Professor of English, University of Pittsburgh

Holtzbrinck Fellow - Class of Spring 2024


Michael Meyer is Professor of English and Faculty Electus member of the Honors College at the University of Pittsburgh, where he teaches journalism and nonfiction writing and received the 2023 Chancellor’s Distinguished Teaching Award. He earned his BS in Education from the University of Wisconsin-Madison, MA in Education from the University of California, Berkeley, and completed programs in advanced Chinese studies at National Taiwan University in Taipei and Tsinghua University in Beijing.
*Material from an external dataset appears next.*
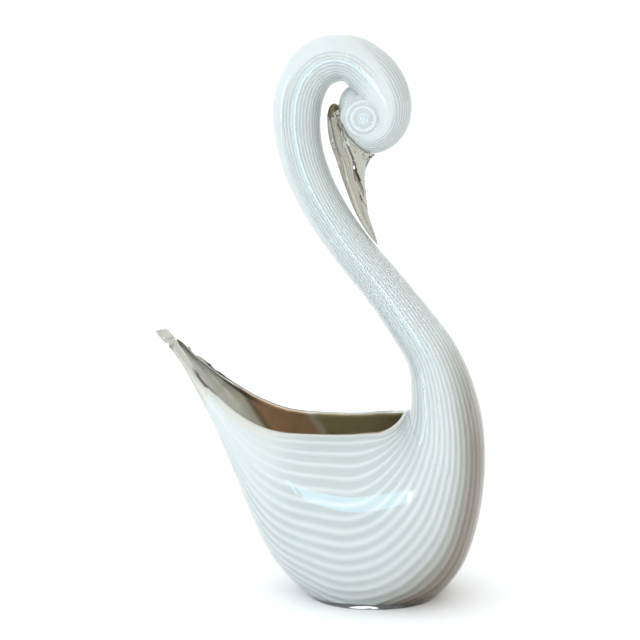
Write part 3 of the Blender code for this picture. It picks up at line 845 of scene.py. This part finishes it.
def buildLining(material):
    # edge: how much painted shade each point gets
    skin = Skin(("edge",))
    inUs = spread(lining["columns"])
    stations = mouthStations(mouthFrom + lining["startAfter"], lining["rings"])
    last = len(stations) - 1
    faces = []
    for depth in (lining["outerDepth"], lining["innerDepth"]):
        rings = []
        for i, s in enumerate(stations):
            rimShadeEnd, rimShadeLong = lining["rimShadeEnd"]
            # painted shade under the far rim
            shade = climb(np.abs(inUs), lining["rimShadeFrom"]) * climb(s, lining["rimShadeStart"])
            shade = shade * ease((rimShadeEnd - s) / rimShadeLong)
            # painted shade on the outer face where the lining starts by the tail
            if depth == lining["outerDepth"]:
                shade = np.maximum(shade, lining["outsideShade"] * (1.0 - climb(s, lining["outsideShadeEnd"])))
            values = [(one,) for one in shade]
            bury = lining["startBury"] * (1.0 - ease((s - stations[0]) / lining["buryEnd"]))
            points = insideRing(insideStation(s), inUs, s, depth - bury)
            rings.append(skin.ring(points, i == last, values))
        closeInside(skin, rings, inUs, lining["blindRings"], depth)
        faces.append(rings)
    lips(skin, faces[0], faces[1], stations, lining["lipSteps"], lining["lipLift"], (), False)
    skin.strip(faces[0][0], faces[1][0])
    return finishMesh(skin.mesh, "smoky_lining", material)


beakRows = [  # front x, front z, back x, back z, half width, from the root on the head to the tip
    (-22.5, 264.5, -17.5, 262.5, 3.4), (-24.3, 258.6, -12.0, 257.5, 6.4),
    (-24.4, 250.8, -5.3, 250.0, 8.0), (-22.8, 242.1, -1.7, 240.8, 8.2),
    (-19.9, 234.3, -1.9, 235.4, 7.2), (-17.3, 226.0, -4.5, 228.3, 6.0),
    (-14.2, 217.7, -4.5, 220.5, 5.0), (-11.1, 209.9, -3.7, 212.7, 4.2),
    (-7.1, 202.1, -2.6, 204.9, 3.4), (-3.2, 196.2, -0.3, 198.3, 2.5),
    (2.3, 189.7, 2.3, 189.7, 0.0)]
beak = {
    "rings": 140, "columns": 144, "endRound": 4.0, "fitGap": 0.46,
    "mouthLine": [(0.0, 0.30), (0.3, 0.33), (0.5, 0.45), (0.7, 0.56), (0.9, 0.72), (1.0, 0.8)],
    "mouthDepth": 0.45, "mouthWidth": 0.06, "ridgeDepth": 0.22, "ridgeAt": 0.15,
    "ridgeWidth": 0.05, "creaseEase": 0.25,
    # the roll of glass at the root: angles round the curl, thickness, and how far out and to the side
    "collarFrom": -146.0, "collarTo": -78.0, "collarRadius": 2.9, "collarOut": 1.3, "collarSide": 5.2,
    "collarBumps": 3.5, "bumpShare": 0.28, "collarRings": 80, "collarColumns": 32,
    "cutterRings": 100, "cutterColumns": 96, "colour": (0.39, 0.378, 0.325, 1.0),
}
beakTrack = Track(beakRows)


def beakRing(s, vs):
    row = beakTrack.row(s)
    low, up, reach = sliceFrame(row)
    roundEnd = math.sqrt(1.0 - (1.0 - min(s / beak["endRound"], 1.0)) ** 2)
    # a crease where the bill closes and a shallow one beside the front edge
    share = 0.5 * (1.0 - np.cos(vs))
    along = s / beakTrack.length
    crease = np.exp(-((share - between(beak["mouthLine"], along)) / beak["mouthWidth"]) ** 2)
    ridge = np.exp(-((share - beak["ridgeAt"]) / beak["ridgeWidth"]) ** 2)
    creased = beak["mouthDepth"] * crease + beak["ridgeDepth"] * ridge
    slim = 1.0 - creased * ease(along / beak["creaseEase"])
    half = max(row[4], 0.0) * roundEnd * slim
    points = low + up * 0.5 * reach + np.outer(-0.5 * reach * roundEnd * np.cos(vs), up)
    points[:, 1] += half * np.sin(vs)
    return points


def headCutter(material):
    # the head grown by the fit gap, to hollow the root of the beak
    skin = Skin()
    vs = np.linspace(0.0, 2.0 * math.pi, beak["cutterColumns"] + 1)
    rings = []
    for s in np.linspace(swan.at[len(bodyRows)], swan.length, beak["cutterRings"]):
        row = swan.row(s)
        low, up, reach = sliceFrame(row)
        points = low + up * 0.5 * reach - np.outer((0.5 * reach + beak["fitGap"]) * np.cos(vs), up)
        points[:, 1] += (max(row[4], 0.0) + beak["fitGap"]) * np.sin(vs)
        rings.append(skin.ring(points, True))
    skin.strips(rings)
    skin.mesh.faces.new(rings[0][:-1])
    skin.mesh.faces.new(rings[-1][:-1])
    return finishMesh(skin.mesh, "beak_cutter", material)


def collar(side, material):
    # the lumpy roll of glass where the beak was pressed on to the head
    skin = Skin()
    count, columns = beak["collarRings"], beak["collarColumns"]
    vs = np.linspace(0.0, 2.0 * math.pi, columns + 1)
    headAngles = [row[0] for row in headRows][::-1]
    headRadii = [row[1] for row in headRows][::-1]
    rings = []
    for i in range(count + 1):
        share = i / count
        angle = beak["collarFrom"] + (beak["collarTo"] - beak["collarFrom"]) * share
        turn = math.radians(angle)
        bump = 1.0 - beak["bumpShare"] * (1.0 - math.cos(2.0 * math.pi * beak["collarBumps"] * share))
        thick = beak["collarRadius"] * bump * math.sqrt(max(1.0 - (2.0 * share - 1.0) ** 2, 0.0))
        reach = float(np.interp(angle, headAngles, headRadii)) + beak["collarOut"] + thick * np.cos(vs)
        points = np.stack([headEye[0] + reach * math.cos(turn),
                           side * beak["collarSide"] + thick * np.sin(vs),
                           headEye[1] + reach * math.sin(turn)], axis=1)
        rings.append(skin.pole(points[0], columns) if i in (0, count) else skin.ring(points, True))
    skin.strips(rings)
    return finishMesh(skin.mesh, "collar", material)


def buildBeak(material):
    skin = Skin()
    columns = beak["columns"]
    vs = np.linspace(0.0, 2.0 * math.pi, columns + 1)
    rings = [skin.pole(beakRing(0.0, vs)[0], columns)]
    for i in range(1, beak["rings"]):
        s = beakTrack.length * 0.5 * (1.0 - math.cos(math.pi * i / beak["rings"]))
        rings.append(skin.ring(beakRing(s, vs), True))
    rings.append(skin.pole(beakRing(beakTrack.length, vs)[0], columns))
    skin.strips(rings)
    thing = finishMesh(skin.mesh, "beak_glass", material)
    for side in (-1, 1):
        combine(thing, collar(side, material), "UNION")
    combine(thing, headCutter(material), "DIFFERENCE")
    return thing


clear = clearGlass("clear_glass_skin", clearSkin["colour"])
white = whiteGlass()
smoky = smokyGlass()
beakClear = clearGlass("clear_glass_beak", beak["colour"])
print("materials ready")

skinPiece = buildSkin(clear)
declare(skinPiece, "swan_body")
corePiece = buildCore(white)
declare(corePiece, "swan_body")
liningPiece = buildLining(smoky)
declare(liningPiece, "swan_body")

shrink = eyeDisc["whiteInset"]
eyePiece = eyeLens("white_eye", white, eyeDisc["radius"] - shrink, eyeDisc["halfWidth"] - shrink,
                   eyeDisc["raised"])
whiteWedge = dict(eyeWedge, radii=[radius - shrink for radius in eyeWedge["radii"]])
combine(eyePiece, egg("white_wedge", white, whiteWedge), "UNION")
declare(eyePiece, "swan_body")

tailPiece = egg("tail_tint", smoky, tailTint)
combine(tailPiece, egg("tip_union", smoky, tipTint), "UNION")
declare(tailPiece, "swan_body")

beakPiece = buildBeak(beakClear)
declare(beakPiece, "beak")
beakLump = egg("beak_tint", smoky, beakTint)
declare(beakLump, "beak")


# the studio: pale all round, cooler and brighter on the window side, warm and dimmer on the other

studio = {
    "floorSize": 60.0, "floor": (0.92, 0.92, 0.92, 1.0), "floorRoughness": 0.9, "strength": 1.42,
    "far": (0.97, 0.99, 1.0, 1.0),
    "sides": [  # direction, where it begins, where it is full, colour
        ("X", 0.15, 0.9, (0.52, 0.48, 0.42, 1.0)), ("X", -0.3, -0.9, (0.92, 1.04, 1.10, 1.0)),
        ("Y", -0.1, -0.9, (1.34, 1.37, 1.38, 1.0)), ("Z", 0.35, 1.0, (0.92, 0.94, 0.95, 1.0)),
        ("Z", 0.035, 0.02, (0.96, 0.97, 0.97, 1.0))],
}
windowBlue = (0.34, 0.72, 1.0)
lamps = [  # name, azimuth, elevation, distance, width, height, brightness, colour
    ("window_pane", -9.0, 0.6, 1.15, 0.20, 0.23, 5.5, windowBlue),
    ("window_side", -16.0, 3.0, 1.15, 0.035, 0.22, 5.5, windowBlue),
    ("window_slat_0", -4.0, 0.3, 1.12, 0.009, 0.21, 22.0, (0.75, 0.92, 1.0)),
    ("window_slat_1", -2.9, 0.3, 1.12, 0.009, 0.21, 22.0, (0.75, 0.92, 1.0)),
    ("window_slat_2", -1.8, 0.3, 1.12, 0.009, 0.21, 22.0, (0.75, 0.92, 1.0)),
    ("window_neck", -3.0, 28.0, 1.3, 0.045, 0.24, 5.0, (0.70, 0.88, 1.0)),
    ("window_tall", -70.0, 10.0, 1.3, 0.06, 0.60, 14.0, (0.86, 0.95, 1.0)),
]
lampAim = Vector((0.0, 0.0, 0.13))
sight = {
    "azimuth": 8.0, "elevation": 11.4, "distance": 1.0, "target": (-0.010, 0.0, 0.150),
    "focal": 1900.0, "shift": -35.0, "frameWide": 640.0,  # in pixels of the photo
    "sensor": 36.0, "clipStart": 0.05,
}


def awayFrom(azimuth, elevation):
    # azimuth 0 is the camera's side, positive to the right
    a, e = math.radians(azimuth), math.radians(elevation)
    return Vector((math.sin(a) * math.cos(e), -math.cos(a) * math.cos(e), math.sin(e)))


def layFloor():
    paper, tree, shader = newMaterial("pale_floor")
    shader.inputs["Base Color"].default_value = studio["floor"]
    shader.inputs["Roughness"].default_value = studio["floorRoughness"]
    data = bpy.data.meshes.new("floor")
    h = studio["floorSize"] * 0.5
    data.from_pydata([(-h, -h, 0), (h, -h, 0), (h, h, 0), (-h, h, 0)], [], [(0, 1, 2, 3)])
    data.materials.append(paper)
    thing = bpy.data.objects.new("floor", data)
    scene.collection.objects.link(thing)


def paintRoom():
    world = bpy.data.worlds.new("studio")
    scene.world = world
    world.use_nodes = True
    sky = world.node_tree
    toward = sky.nodes.new("ShaderNodeTexCoord").outputs["Generated"]
    sides = sky.nodes.new("ShaderNodeSeparateXYZ")
    sky.links.new(toward, sides.inputs[0])
    room = studio["far"]
    for axis, begins, full, colour in studio["sides"]:
        room = mixColours(sky, rangeOf(sky, sides.outputs[axis], begins, full), room, colour)
    sky.links.new(room, sky.nodes["Background"].inputs[0])
    sky.nodes["Background"].inputs[1].default_value = studio["strength"]


def softbox(name, azimuth, elevation, distance, wide, high, brightness, colour):
    # a rectangular light that looks at the swan
    data = bpy.data.lights.new(name, "AREA")
    data.shape = "RECTANGLE"
    data.size = wide
    data.size_y = high
    data.energy = brightness * math.pi * wide * high
    data.color = colour
    lamp = bpy.data.objects.new(name, data)
    away = awayFrom(azimuth, elevation)
    lamp.location = lampAim + away * distance
    lamp.rotation_euler = away.to_track_quat("Z", "Y").to_euler()
    lamp.visible_camera = False
    scene.collection.objects.link(lamp)


def setCamera():
    camera = bpy.data.objects.new("camera", bpy.data.cameras.new("camera"))
    scene.collection.objects.link(camera)
    back = awayFrom(sight["azimuth"], sight["elevation"])
    camera.location = Vector(sight["target"]) + back * sight["distance"]
    camera.rotation_euler = back.to_track_quat("Z", "Y").to_euler()
    camera.data.sensor_width = sight["sensor"]
    camera.data.lens = sight["focal"] / sight["frameWide"] * sight["sensor"]
    camera.data.shift_x = sight["shift"] / sight["frameWide"]
    camera.data.clip_start = sight["clipStart"]
    scene.camera = camera


layFloor()
paintRoom()
for lamp in lamps:
    softbox(*lamp)
setCamera()
scene.view_settings.view_transform = "Standard"
print("studio ready")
Meyer was previously a visiting professor at the University of Hong Kong, and, in 1995, one of the first Peace Corps volunteers sent to China.

 

Meyer is the author of A Dirty, Filthy Book: Sex, Scandal, and One Woman’s Fight in the Victorian Trial of the Century (Penguin UK and Harvard US, 2024); Benjamin Franklin’s Last Bet: The Favorite Founder’s Divisive Death, Enduring Afterlife, and Blueprint for American Prosperity (HarperCollins, 2022); The Road to Sleeping Dragon: Learning China from the Ground Up (Bloomsbury, 2017); In Manchuria: A Village Called Wasteland and the Transformation of Rural China (Bloomsbury, 2015); and The Last Days of Old Beijing: Life in the Vanishing Backstreets of a City Transformed (Bloomsbury, 2008). Meyer’s journalism has appeared in publications including the New York Times, Wall Street Journal, Los Angeles Times, Chicago Tribune, Financial Times, Smithsonian, Slate, Foreign Policy, and on NPR’s This American Life. A Fulbright Scholar, Guggenheim fellow, and Whiting Award winner, Meyer has also received support from the National Endowment for the Humanities, the New York Public Library’s Cullman Center, Bellagio, MacDowell, and University of Oxford’s Centre for Life-Writing.